At the height of the boom, Main Street properties would sell for $1,000 a foot of frontage, while some prime properties even commanded as much as $2,000 a foot.
Real estate auctioneer Joseph “Joe” Wolf, who was known as the “Golden Auctioneer” because he operated out of the Golden Hotel and Real Estate Exchange (he also periodically set up shop in the Queen’s Hotel and at the Eureka Sales Room, as well he conducted auctions at the location of some properties being sold), was said to have sold a half million dollars worth of real estate in the first six months of the boom, much of it out-of-town real estate. For example, three nights in a row he heard bids and sold $133,000 worth of North Brandon lots. His personal worth was said to have been in the neighbourhood of $200,000.
Wolf, who set up his real estate business in Winnipeg in March 1881, also became known as the “Father of Brandon,” since the CPR selected him to sell a portion of the townsite it owned.
James Scott, who wrote the paper about the early history of real estate in the city, including the period of the great land boom, which was published in the October 11, 1906, Winnipeg Tribune, said that in August 1881 he took a position with Wolf. “His office was a circular counter in the barroom of the Queen’s Hotel, the barroom proper being his auction room at night, no day sales were held ...”

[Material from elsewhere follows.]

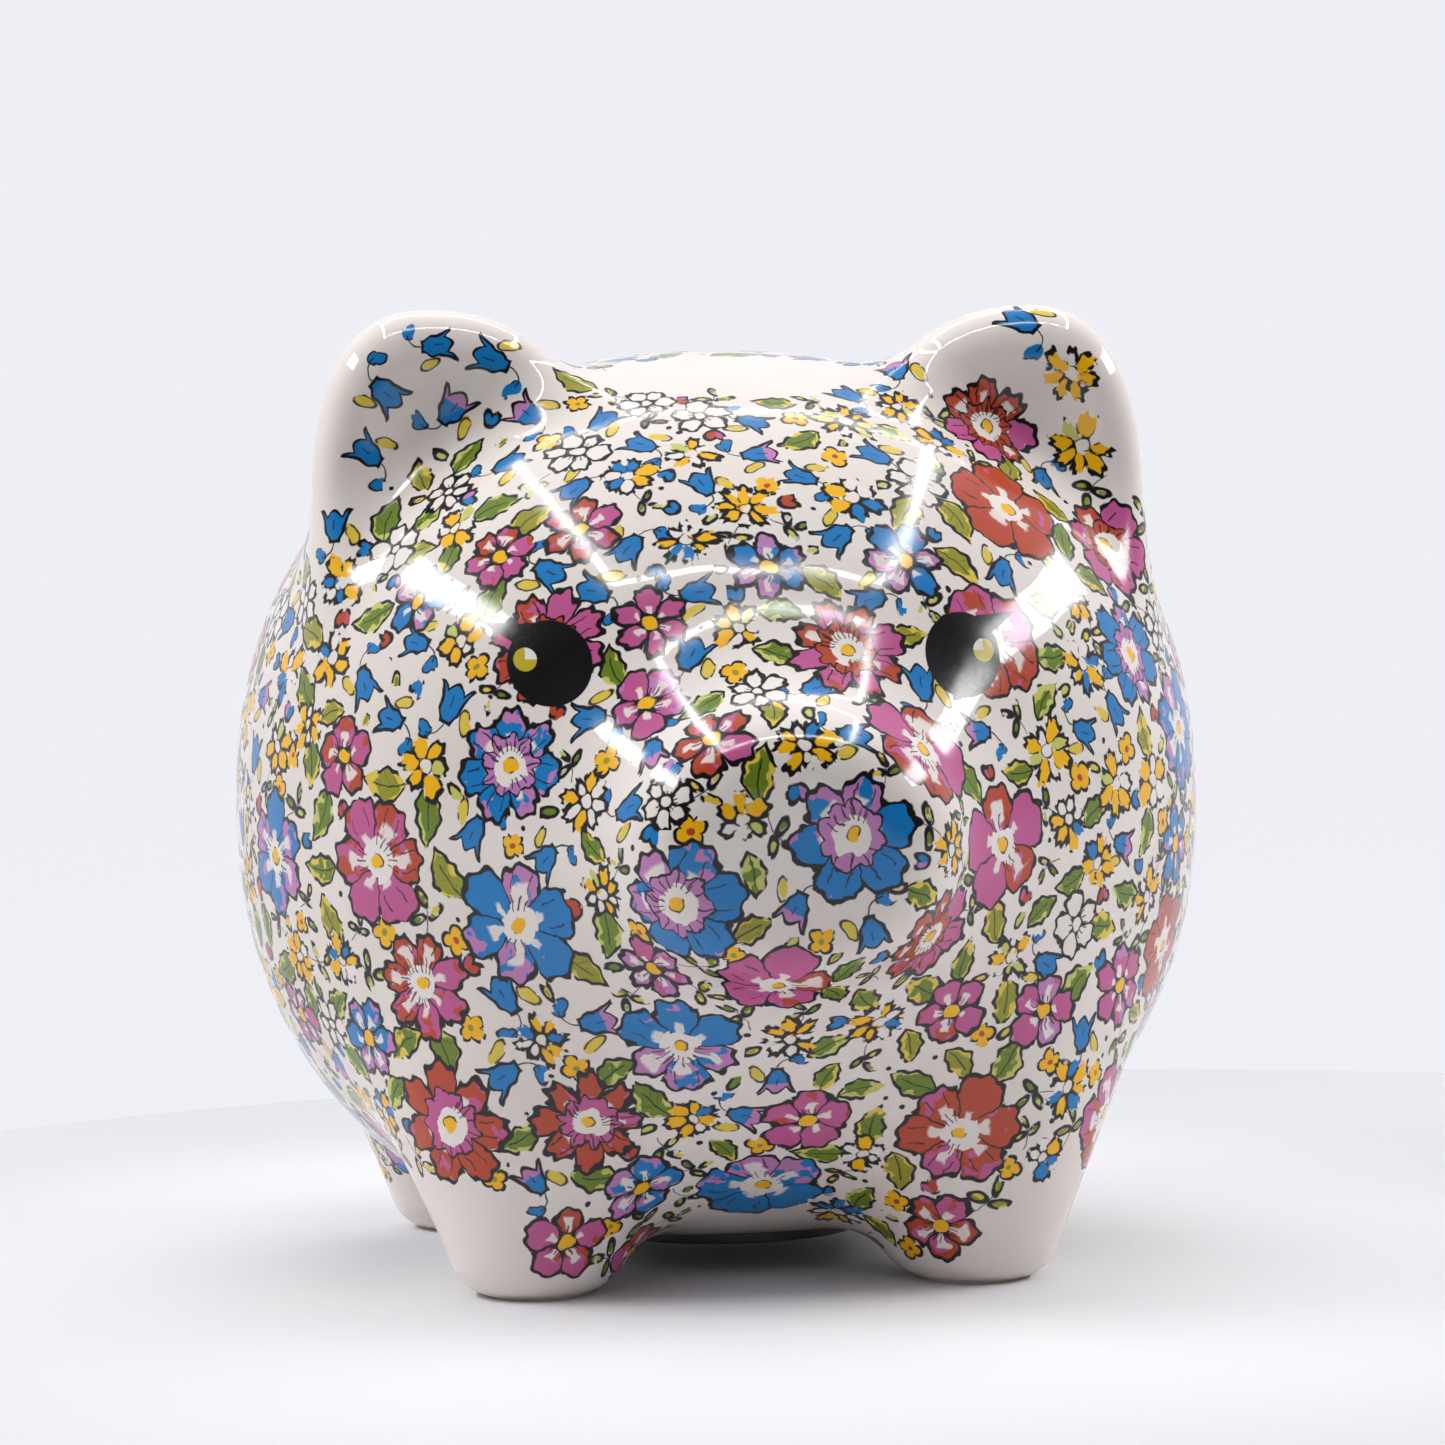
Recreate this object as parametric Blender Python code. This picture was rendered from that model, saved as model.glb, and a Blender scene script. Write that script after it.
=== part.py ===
"""Hollow glazed ceramic piggy bank with a soft stopper in its belly.

Units are metres and +Z is up. The bank stands on the plane z = 0, faces -Y, and
its box is centred on the Z axis. The pieces are the ceramic shell, the stopper
plug that closes the emptying hole, and the finger tab that lifts out of the plug.
"""
import math

import bmesh
import bpy
import numpy as np

# Trunk: a plump egg whose cross-section is a little squarer than an ellipse.
TRUNK_CENTRE = np.array((0.0, 0.0043, 0.0567))
TRUNK_RADII = np.array((0.0601, 0.0630, 0.0562))
TRUNK_POWER = 2.22
BELLY_Z = 0.0030
BELLY_EDGE = 0.0040

# Ears: upright lobes, cupped at the front, leaning further in than out.
EAR_CENTRE = np.array((0.0368, -0.0167, 0.0930))
EAR_OUTWARD = 0.0137
EAR_INWARD = 0.0205
EAR_RISE = 0.0236
EAR_HALF_THICKNESS = 0.0085
EAR_POWER = 2.35
EAR_RIM = 0.0075
EAR_CUP_DEPTH = 0.0050
EAR_CUP_CENTRE = (-0.0030, 0.0040)
EAR_CUP_RADII = (0.0120, 0.0140)

# Snout: a short oval cone that ends in a flat disc.
SNOUT_TIP_Y = -0.0697
SNOUT_Z = 0.0536
SNOUT_RADII = (0.0172, 0.0145)
SNOUT_LENGTH = 0.0160
SNOUT_FLARE = 0.30
SNOUT_RIM = 0.0075
SNOUT_ROOT_Y = -0.0257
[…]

“Col. Coolican made it his boast that he could sell anything from a hairpin to a city for ten times its value if he could get the ear of people with money enough to buy; his experience in the jewelry sales episodes of Winnipeg and Victoria (after the boom) and his success in realty handling at Winnipeg, Gladstone, Minnedosa, Edmonton, High Bluff, Poplar Point, Darlingford and Grassmere (during the boom) went a long way toward proving that he was not wildly egotistical of his own powers of persuasion,” according to his obituary that appeared in the Vancouver Daily World on April 16, 1902.